7. Is a scene only about physical activities?
Not at all. While physical play is often a key component, a scene also involves psychological and emotional elements, including the building of trust, communication, and the exploration of vulnerability.
8. Can a scene involve more than two people?
Yes, scenes can involve multiple participants. The important factor is that all parties have negotiated and consented to the dynamics involved, ensuring that everyone’s boundaries are respected.
9. What if someone wants to switch roles during a scene?
Role switching can be a part of many scenes, provided it is clearly negotiated beforehand. Participants may agree to alternate between dominant and submissive roles as part of a dynamic, fluid power exchange.
10. Where can I learn more about BDSM scenes?

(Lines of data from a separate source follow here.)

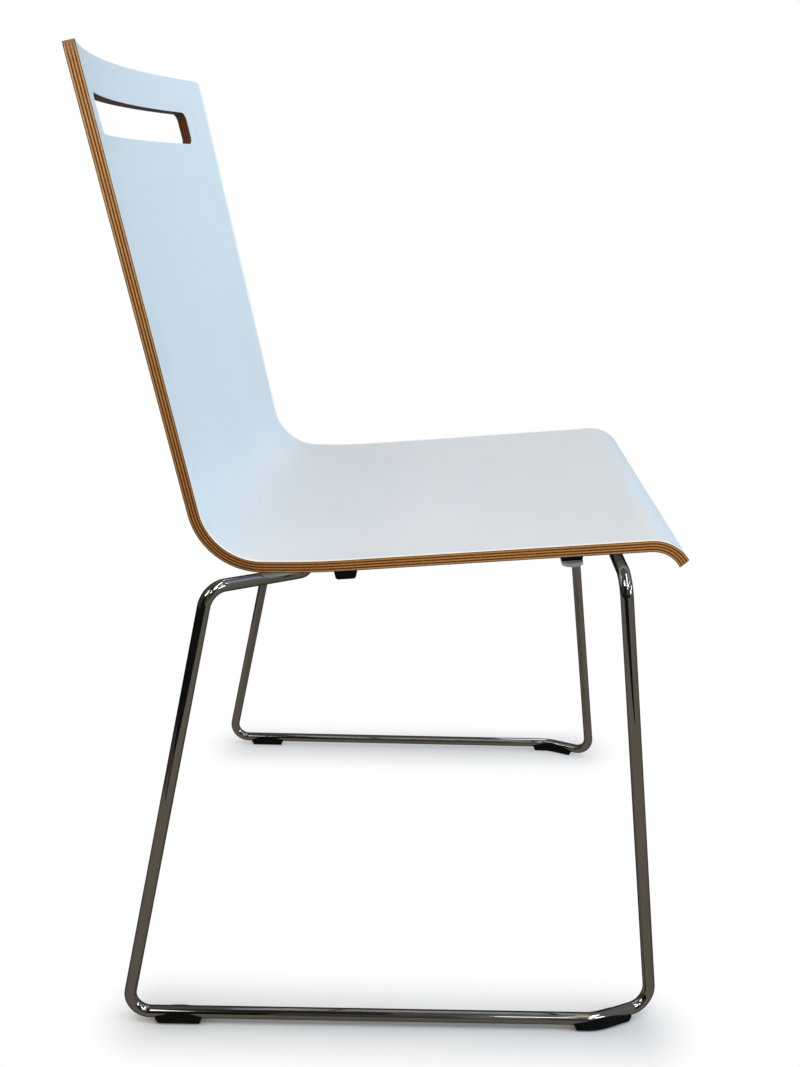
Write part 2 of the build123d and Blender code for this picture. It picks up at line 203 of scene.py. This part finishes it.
def slot_share(finish, across, height):
    """One on the walls of the handle slot and nought elsewhere."""
    inside = finish.math("LESS_THAN", finish.math("ABSOLUTE", across), SLOT_END)
    over = finish.math("GREATER_THAN", height, SLOT_FOOT)
    under = finish.math("LESS_THAN", height, SLOT_HEAD)
    return finish.math("MULTIPLY", inside, finish.math("MULTIPLY", over, under))


# Painted light and shade on the wood's edges: darker round the bend, paler and bluer at the back's top
BEND_SHADE_TONE, SEAT_SHADE_TONE, TOP_LIGHT_TONE = (0.66, 0.62, 0.52), (0.92, 0.92, 0.90), (1.25, 1.45, 1.95)
BEND_END, SEAT_MIDDLE = 170 * MM, -50 * MM
TOP_LIGHT_FOOT, TOP_LIGHT_HEAD = 470 * MM, 780 * MM
# The slot's walls are darker; its head, which faces down, takes painted shade
SLOT_WALL_TONE, SLOT_HEAD_SHADE_TONE = (0.34, 0.24, 0.32), (0.15, 0.22, 0.80)
# Duller, greyer brown at the back's top corner
TOP_CORNER_TONE, MOST_TOP_CORNER_SHARE = (0.28, 0.15, 0.09), 0.8


def painted_light_tone(finish, along, height):
    """Painted light and shade on the wood's edges: painted shade deepest round the bend, warmer to the nose,
    and painted light, palest and bluest, at the back's top.
    """
    seat_shade = finish.mix(finish.ranged(along, BEND_END, SEAT_MIDDLE), BEND_SHADE_TONE, SEAT_SHADE_TONE)
    return finish.mix(finish.ranged(height, TOP_LIGHT_FOOT, TOP_LIGHT_HEAD), seat_shade, TOP_LIGHT_TONE)


def veneer(name, early, late, pore, scale):
    """Edge of one wood layer: streaks along the layer and small pores, under painted light and shade along
    its length. It is darker on the slot's walls, with painted shade on the slot's head, which faces down,
    and duller and greyer at the back's top corner."""
    finish = Finish(name, roughness=0.42, Specular_IOR_Level=0.15)
    across, along, height = finish.split(finish.place)
    streak = finish.noise(scale, 5.0, roughness=0.6)
    spots = finish.ranged(finish.noise(2600.0, 1.0), 0.62, 0.72)
    wood = finish.mix(spots, finish.mix(finish.ranged(streak, 0.3, 0.7), early, late), pore)
    # Painted shade on the slot head's wall that faces down; the slot's other walls are just darker
    at_head = finish.math("LESS_THAN", sides_of(finish)[3], SLOT_HEAD_DOWN)
    slot_tone = finish.mix(at_head, SLOT_WALL_TONE, SLOT_HEAD_SHADE_TONE)
    # Painted light and shade along the edge, with the slot's tone on its walls
    light_and_slot_tone = finish.mix(slot_share(finish, across, height), painted_light_tone(finish, along, height), slot_tone)
    # Duller, greyer brown towards the back's top corner
    top_corner_share = finish.ranged(height, SHELL_TOP - CORNER_RADIUS, SHELL_TOP - CORNER_RADIUS / 4,
                            to_high=MOST_TOP_CORNER_SHARE)
    finish.color(finish.mix(top_corner_share, finish.mix(1.0, wood, light_and_slot_tone, "MULTIPLY"), TOP_CORNER_TONE))
    finish.rough(finish.ranged(streak, 0.3, 0.7, 0.36, 0.5))
    finish.bump(streak, 0.03 * MM)
    return finish.material


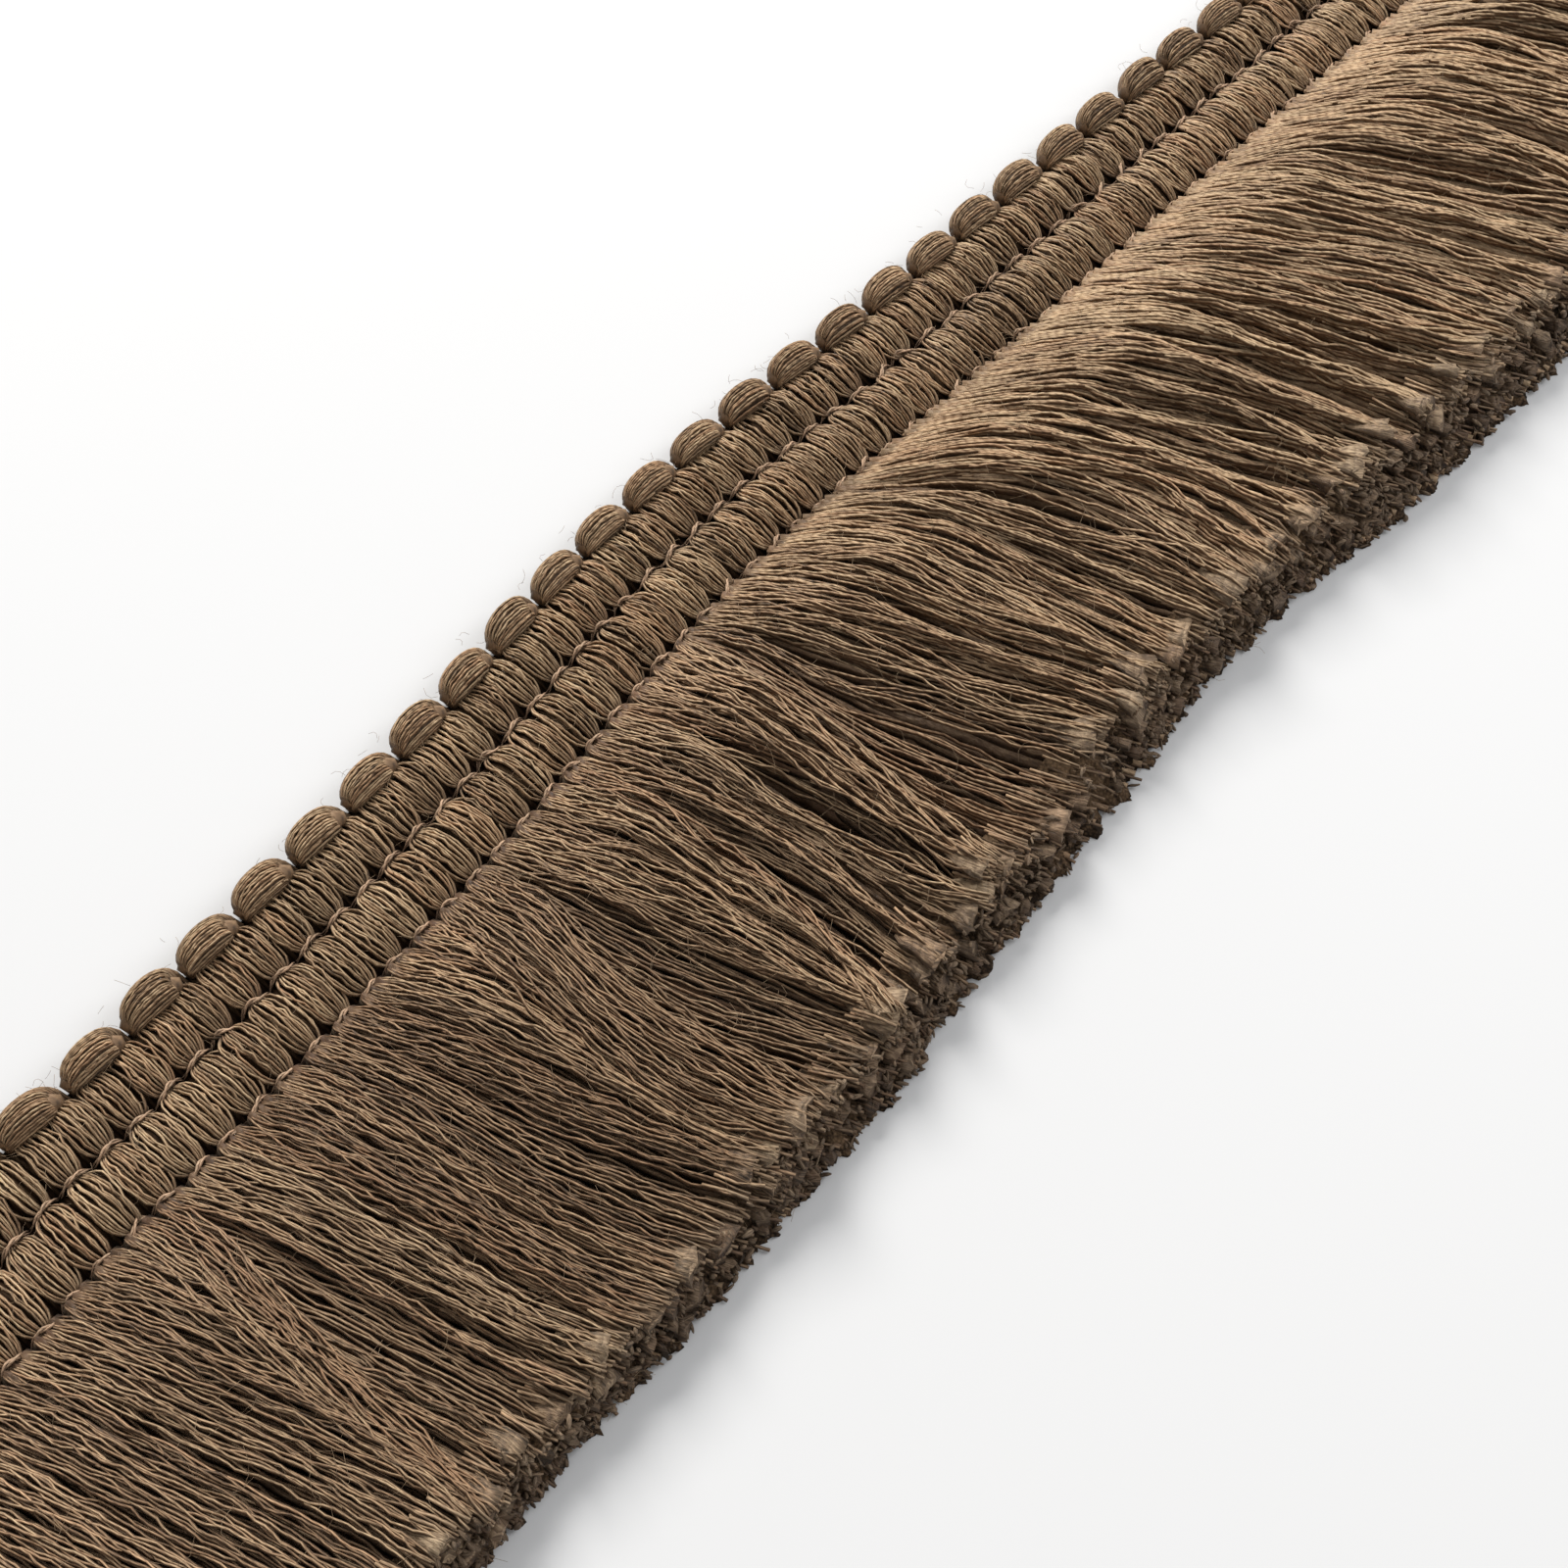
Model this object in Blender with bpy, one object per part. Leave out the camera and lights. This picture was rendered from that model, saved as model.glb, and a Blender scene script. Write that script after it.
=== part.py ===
"""A cut length of brush fringe trim, lying flat with a soft bend in its length.

The trim has three sub-parts: a row of beads along the outer edge, where the weft bundles turn, a woven
heading of two rows of pillow-shaped blocks, and a thick fringe of cut yarn.
Lengths are in metres. X runs along the trim, the fringe points to -Y, and Z = 0 is the underside.
A place on the trim is first worked out as (along, across, height) on a straight length, and then laid
along the bend. "Across" is measured from the middle of the bead row towards the cut edge.
"""

import math

import bmesh
import bpy
import numpy as np

# Length and bend
BEAD_PITCH = 0.0064
BEAD_COUNT = 37
BLOCK_PITCH = BEAD_PITCH / 2
LENGTH = BEAD_PITCH * BEAD_COUNT
BEND_ANGLE = math.radians(5.8)
BEND_START = 0.1138
BEND_LENGTH = 0.016

# Bead row
BEAD_RADIUS = 0.00165
NECK_RADIUS = 0.0009
BEAD_ROUNDNESS = 0.4
RINGS_PER_BEAD = 6

# Heading, given as the three lines across it where the stitches pull the blocks down
PIECE_GAP = 0.0003
HEADING_INNER = BEAD_RADIUS + PIECE_GAP
STITCH_LINE = 0.00645
HEADING_OUTER = 0.0129
STITCH_HEIGHT = 0.0017
BLOCK_RISE = 0.0009
STEPS_PER_BLOCK = 3
ROW_STEPS = (4, 5)

# Fringe backing
BACKING_START = HEADING_OUTER + PIECE_GAP
BACKING_WIDTH = 0.001
BACKING_HEIGHT = 0.0026
ROOT_INSET = 0.00015

# Fringe locks, in three layers. A lock has a section at each share of its reach, with a low and a high level
LOCK_PITCH = BLOCK_PITCH
LOCK_GAP = 0.0006
LOCK_SHARES = (0.06, 0.32, 0.66, 1.0)
LOCK_LAYERS = ("lower", "middle", "upper")
LOCK_LEVELS = {
    "lower": {"low": (0.0, 0.0, 0.0, 0.0), "high": (0.0010, 0.0016, 0.0016, 0.0015)},
    "middle": {"low": (0.0013, 0.0019, 0.0019, 0.0018), "high": (0.0021, 0.0032, 0.0032, 0.0032)},
    "upper": {"low": (0.0024, 0.0035, 0.0035, 0.0035), "high": (0.0033, 0.0049, 0.0048, 0.0050)},
}
LOWER_REACH = 0.0358
REACH_WAVE = 0.0006
REACH_WAVE_LENGTH = 0.019

# How the fringe is combed and sheared, by the place of the root along the trim: the sideways shift at the
# middle section and at the cut end, the upper layer's reach, and how much the two upper layers are raised.
COMBING = {
    "along": (0.0, 0.034, 0.059, 0.074, 0.086, 0.100, 0.107, 0.120, 0.134, 0.149, 0.199, 0.237),
    "middle": (0.0035, 0.0030, 0.0022, 0.0026, 0.0038, 0.0040, 0.0085, 0.0110, 0.0110, 0.0097, 0.0092, 0.0065),
    "tip": (0.0080, 0.0070, 0.0062, 0.0066, 0.0064, 0.0062, 0.0105, 0.0130, 0.0135, 0.0122, 0.0120, 0.0090),
    "reach": (0.0315, 0.0315, 0.0318, 0.0320, 0.0315, 0.0310, 0.0305, 0.0300, 0.0285, 0.0270, 0.0285, 0.0290),
    "rise": (1.0, 1.0, 1.0, 1.0, 1.0, 1.0, 1.05, 1.1, 1.2, 1.25, 1.25, 1.25),
}
MIDDLE_SHARE = 0.32

# Colours, as linear RGB
BEAD_COLOUR = (0.135, 0.088, 0.055)
HEADING_COLOUR = (0.125, 0.080, 0.050)
FRINGE_COLOUR = (0.110, 0.070, 0.043)
YARN_ROUGHNESS = 0.75


def laid(along, across, height):
    """Place a point of the straight trim on the bent one."""
    turned = min(max((along - BEND_START) / BEND_LENGTH, 0.0), 1.0)
    bend_radius = BEND_LENGTH / BEND_ANGLE
    start_angle = BEND_ANGLE / 2
    angle = start_angle - turned * BEND_ANGLE
    straight = min(along, BEND_START)
    x = straight * math.cos(start_angle)
    y = straight * math.sin(start_angle)
    x += bend_radius * (math.sin(start_angle) - math.sin(angle))
    y += bend_radius * (math.cos(angle) - math.cos(start_angle))
    after = max(along - BEND_START - BEND_LENGTH, 0.0)
    x += after * math.cos(angle)
    y += after * math.sin(angle)
    return (x + across * math.sin(angle), y - across * math.cos(angle), height)


def yarn_material(name, colour):
    material = bpy.data.materials.new(name)
    material.use_nodes = True
    shader = material.node_tree.nodes["Principled BSDF"]
    shader.inputs["Base Color"].default_value = (*colour, 1.0)
    shader.inputs["Roughness"].default_value = YARN_ROUGHNESS
    shader.inputs["Metallic"].default_value = 0.0
    return material


def add_mesh_object(name, bm, material, collection):
    """Lay a straight bmesh along the bend and make an object of it."""
    for vertex in bm.verts:
        vertex.co = laid(*vertex.co)
    bmesh.ops.recalc_face_normals(bm, faces=bm.faces)
    if bm.calc_volume(signed=True) < 0:
        bmesh.ops.reverse_faces(bm, faces=bm.faces)
    mesh = bpy.data.meshes.new(name)
    bm.to_mesh(mesh)
    bm.free()
    mesh.materials.append(material)
    part = bpy.data.objects.new(name, mesh)
    collection.objects.link(part)
    return part


def add_bead_row(collection):
    """A tube whose radius swells at every bead, resting on its fattest rings."""
    ring_count = BEAD_COUNT * RINGS_PER_BEAD + 1
    curve = bpy.data.curves.new("loop_edge", "CURVE")
    curve.dimensions = "3D"
    curve.bevel_depth = BEAD_RADIUS
    curve.bevel_resolution = 2
    curve.use_fill_caps = True
    spline = curve.splines.new("POLY")
    spline.points.add(ring_count - 1)
    for ring, point in enumerate(spline.points):
        along = LENGTH * ring / (ring_count - 1)
        swell = abs(math.sin(math.pi * along / BEAD_PITCH)) ** BEAD_ROUNDNESS
        radius = NECK_RADIUS + (BEAD_RADIUS - NECK_RADIUS) * swell
        point.co = (*laid(along, 0.0, BEAD_RADIUS), 1.0)
        point.radius = radius / BEAD_RADIUS
    beads = bpy.data.objects.new("loop_edge", curve)
    beads.data.materials.append(yarn_material("bead_yarn", BEAD_COLOUR))
    collection.objects.link(beads)
    return beads


def heading_height(along, across):
    """Height of the heading's face: a pillow over each block, pulled down at the stitch lines."""
    on_block = abs(math.sin(math.pi * along / BLOCK_PITCH))
    if across <= STITCH_LINE:
        on_row = (across - HEADING_INNER) / (STITCH_LINE - HEADING_INNER)
    else:
        on_row = (across - STITCH_LINE) / (HEADING_OUTER - STITCH_LINE)
    pillow = math.sqrt(on_block * math.sin(math.pi * min(max(on_row, 0.0), 1.0)) + 1e-9)
    return STITCH_HEIGHT + BLOCK_RISE * pillow


def row_stations():
    """The places across the heading where its grid has a line."""
    inner_row = np.linspace(HEADING_INNER, STITCH_LINE, ROW_STEPS[0] + 1)
    outer_row = np.linspace(STITCH_LINE, HEADING_OUTER, ROW_STEPS[1] + 1)
    return np.concatenate([inner_row, outer_row[1:]])


def add_heading(collection):
    """A grid raised into blocks, with its border drawn down to a flat underside."""
    block_count = 2 * BEAD_COUNT
    stations = row_stations()
    steps_across = len(stations) - 1
    bm = bmesh.new()
    bmesh.ops.create_grid(bm, x_segments=block_count * STEPS_PER_BLOCK, y_segments=steps_across, size=0.5)
    for vertex in bm.verts:
        along = (vertex.co.x + 0.5) * LENGTH
        across = stations[round((0.5 - vertex.co.y) * steps_across)]
        vertex.co = (along, across, heading_height(along, across))
    border = [edge for edge in bm.edges if edge.is_boundary]
    drawn = bmesh.ops.extrude_edge_only(bm, edges=border)["geom"]
    for vertex in (item for item in drawn if isinstance(item, bmesh.types.BMVert)):
        vertex.co.z = 0.0
    bmesh.ops.holes_fill(bm, edges=[edge for edge in bm.edges if edge.is_boundary], sides=0)
    return add_mesh_object("heading", bm, yarn_material("heading_yarn", HEADING_COLOUR), collection)


def combed(column, root_along):
    """Read a column of the combing table at a root's place along the trim."""
    return float(np.interp(root_along, COMBING["along"], COMBING[column]))


def lock_along(section, root_along):
    """Where a lock's section is along the trim: a parabola from its root through the two combed shifts."""
    share = LOCK_SHARES[section]
    middle = combed("middle", root_along)
    tip = combed("tip", root_along)
    slope = (middle - MIDDLE_SHARE**2 * tip) / (MIDDLE_SHARE - MIDDLE_SHARE**2)
    return root_along + slope * share + (tip - slope) * share**2


def lock_section(layer, section, root_along):
    """Centre along and across, width, low and high of one section of the lock rooted at root_along."""
    # A lock fills the room between its neighbours, less a gap
    room = lock_along(section, root_along + LOCK_PITCH / 2) - lock_along(section, root_along - LOCK_PITCH / 2)
    # The layers are cut back evenly from the lower one to the upper one
    back = LOCK_LAYERS.index(layer) / (len(LOCK_LAYERS) - 1)
    reach = LOWER_REACH + back * (combed("reach", root_along) - LOWER_REACH)
    reach += REACH_WAVE * math.sin(2 * math.pi * root_along / REACH_WAVE_LENGTH)
    across = BACKING_START + BACKING_WIDTH + reach * LOCK_SHARES[section]
    rise = 1.0 if layer == "lower" else combed("rise", root_along)
    low = LOCK_LEVELS[layer]["low"][section] * rise
    high = LOCK_LEVELS[layer]["high"][section] * rise
    return lock_along(section, root_along), across, room - LOCK_GAP, low, high


def add_fringe(collection):
    """A narrow backing with three layers of four-sided locks drawn out of its face."""
    column_width = LOCK_PITCH / 2
    columns = round(LENGTH / column_width)
    rows = len(LOCK_LAYERS)
    face_across = BACKING_START + BACKING_WIDTH
    bm = bmesh.new()
    column_of = bm.faces.layers.int.new("column")
    row_of = bm.faces.layers.int.new("row")
    bmesh.ops.create_grid(bm, x_segments=columns, y_segments=rows, size=0.5)
    for vertex in bm.verts:
        along = (vertex.co.x + 0.5) * LENGTH
        vertex.co = (along, face_across, (vertex.co.y + 0.5) * BACKING_HEIGHT)

    # The locks grow from every other cell, like the dark squares of a chessboard
    roots = []
    for face in bm.faces:
        centre = face.calc_center_median()
        face[column_of] = int(centre.x / column_width)
        face[row_of] = int(centre.z / BACKING_HEIGHT * rows)
        if (face[column_of] + face[row_of]) % 2 == 0:
            roots.append(face)
    back = bmesh.ops.extrude_face_region(bm, geom=bm.faces[:], use_keep_orig=True)["geom"]
    for vertex in (item for item in back if isinstance(item, bmesh.types.BMVert)):
        vertex.co.y = BACKING_START
    bmesh.ops.recalc_face_normals(bm, faces=bm.faces)
    bmesh.ops.inset_individual(bm, faces=roots, thickness=ROOT_INSET)

    ends = roots
    for section in range(len(LOCK_SHARES)):
        ends = bmesh.ops.extrude_discrete_faces(bm, faces=ends)["faces"]
        for face in ends:
            layer = LOCK_LAYERS[face[row_of]]
            root_along = (face[column_of] + 0.5) * column_width
            along, across, width, low, high = lock_section(layer, section, root_along)
            centre = face.calc_center_median()
            for vertex in face.verts:
                side = 1 if vertex.co.x > centre.x else -1
                level = high if vertex.co.z > centre.z else low
                vertex.co = (along + side * width / 2, across, level)
    return add_mesh_object("fringe", bm, yarn_material("fringe_yarn", FRINGE_COLOUR), collection)


def centre_parts(parts):
    """Bring the middle of the whole trim to X = 0 and Y = 0."""
    bpy.context.view_layer.update()
    corners = np.array([part.matrix_world @ vertex.co for part in parts for vertex in part.to_mesh().vertices])
    middle = (corners.min(axis=0) + corners.max(axis=0)) / 2
    for part in parts:
        part.location = (-middle[0], -middle[1], 0.0)


def main():
    for old in list(bpy.data.objects):
        bpy.data.objects.remove(old, do_unlink=True)
    collection = bpy.data.collections.new("brush_fringe_trim")
    bpy.context.scene.collection.children.link(collection)
    parts = [add_bead_row(collection), add_heading(collection), add_fringe(collection)]
    centre_parts(parts)


main()
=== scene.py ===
# Looks of a cut length of brush fringe trim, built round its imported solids.
# Lengths in the dictionaries are in millimetres. A place on the trim is (along, across, height), as if
# the trim were straight, and toMetres lays it on the bend.

import math
from functools import partial

import bpy
import numpy as np
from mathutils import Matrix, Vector


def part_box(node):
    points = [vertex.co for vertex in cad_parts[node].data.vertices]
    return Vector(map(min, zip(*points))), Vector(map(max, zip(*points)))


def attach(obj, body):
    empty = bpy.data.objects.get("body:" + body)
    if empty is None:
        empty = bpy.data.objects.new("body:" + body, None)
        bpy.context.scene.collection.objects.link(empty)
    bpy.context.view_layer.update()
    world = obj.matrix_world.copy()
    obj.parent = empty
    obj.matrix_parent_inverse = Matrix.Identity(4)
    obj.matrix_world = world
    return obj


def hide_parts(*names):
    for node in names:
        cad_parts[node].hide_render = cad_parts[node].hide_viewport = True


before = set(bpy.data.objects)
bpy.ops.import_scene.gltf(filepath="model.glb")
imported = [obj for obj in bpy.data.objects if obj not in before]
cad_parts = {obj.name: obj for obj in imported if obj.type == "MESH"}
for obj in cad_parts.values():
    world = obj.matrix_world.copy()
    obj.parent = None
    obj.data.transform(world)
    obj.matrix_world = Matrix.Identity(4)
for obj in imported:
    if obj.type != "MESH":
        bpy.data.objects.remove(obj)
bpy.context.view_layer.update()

print("frame loaded")

trim = {
    "beadPitch": 6.4,
    "beadCount": 37,
    "bendAngle": 5.8,      # degrees
    "bendStart": 113.8,
    "bendLength": 16.0,
    "headingInner": 1.95,
    "stitchLine": 6.45,
    "headingOuter": 12.9,
}
trimLength = trim["beadPitch"] * trim["beadCount"]
blockPitch = trim["beadPitch"] / 2
blockCount = 2 * trim["beadCount"]


# Plan curve: straight, then an arc of bendAngle, then straight again. "Across" is measured square to it.
def plan(along, across):
    startAngle = math.radians(trim["bendAngle"]) / 2
    arcRadius = trim["bendLength"] / (2 * startAngle)
    turned = np.clip((along - trim["bendStart"]) / trim["bendLength"], 0, 1)
    angle = startAngle * (1 - 2 * turned)
    straight = np.minimum(along, trim["bendStart"])
    after = np.maximum(along - trim["bendStart"] - trim["bendLength"], 0)
    x = straight * math.cos(startAngle) + arcRadius * (math.sin(startAngle) - np.sin(angle))
    y = straight * math.sin(startAngle) + arcRadius * (np.cos(angle) - math.cos(startAngle))
    x = x + after * np.cos(angle) + across * np.sin(angle)
    y = y + after * np.sin(angle) - across * np.cos(angle)
    return x, y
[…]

You can learn more from reputable resources like "SM 101: A Realistic Introduction," online communities such as FetLife and Reddit’s r/BDSM, podcasts like "Kink Academy," and workshops or seminars dedicated to safe and consensual BDSM play.
Resources and Community Support: Your Next Steps in Exploring BDSM Scenes
- FetLife: Join this online community to connect with experienced kinksters, learn about local events, and share your own experiences in BDSM scenes.
- Reddit: Participate in subreddits like r/BDSM for firsthand accounts, advice, and discussions about BDSM scenes.
- BDSM Literature: Read books like "SM 101: A Realistic Introduction" to gain a solid understanding of the principles and practices involved in BDSM scenes.
- Podcasts and Videos: Listen to "Kink Academy" and watch tutorials for expert insights into creating and enjoying safe, consensual scenes.
- Workshops and Local Events: Attend seminars and community gatherings to refine your skills, network with like-minded individuals, and immerse yourself in the BDSM scene.
A BDSM scene is a dynamic interplay of physical sensations, emotional depth, and consensual power exchange. With thorough negotiation, continuous communication, and dedicated aftercare, you can create an experience that is not only exhilarating but also deeply transformative, building lasting trust and intimacy between partners.